God knows (and He does) I love a hot dog. I can seriously eat one for each meal if left to my own devices. And this from someone who cooked Oscar Meyer weiners for breakfast between the ages of eight to eleven until a classmate perished the thought. Back then, the mush of pig parts and entrails wrapped in casing that functioned as my convoluted pre-adolescent logic basically lumped the frankfurter into the overall sausage family.

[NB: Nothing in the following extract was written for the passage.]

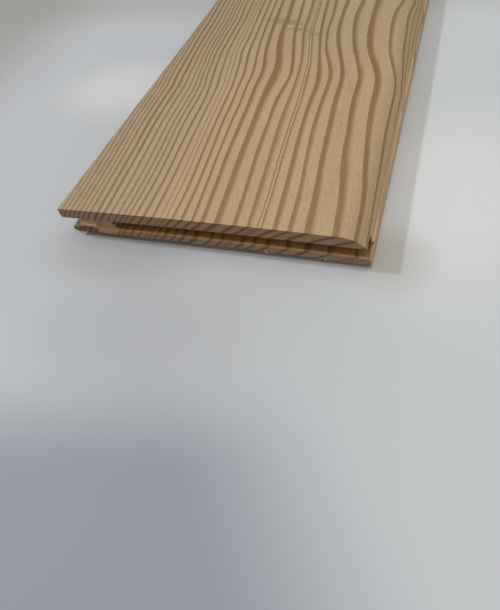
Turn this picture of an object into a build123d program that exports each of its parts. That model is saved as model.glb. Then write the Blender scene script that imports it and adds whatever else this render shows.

Charred, boiled, or even sliced in half to be pan-fried like Mom used to, any way, it matters not so long as these puppies ended up in my stomach. And dressed up, too. My motto is "Drag it through the garden, baby" or Chicago style. First a steamed bun-some say a poppy seed; others plain, either is good- and then the dog. After which follows a long squirt of yellow mustard and narrow furrows of raw, chopped onions, sweet neon green relish, two or three half slices of tomato, several whole but small jalapeno peppers and the piece de resistance, a shake or two of the celery salt. VIOLA! All your major food groups piled in one easy-to-eat packaged meal-to-go. A joint like Byron's even offers additional toppings like shredded lettuce and sliced green peppers for the ultimate choice of "Everything".
But for damn sake, NO KETCHUP (or catsup) ever. That stuff belongs on Coney Island red hots along with grilled onions or sauerkraut. The difference is geographical like deep dish to thin crust pizza. In Windy City hot dogs we trust.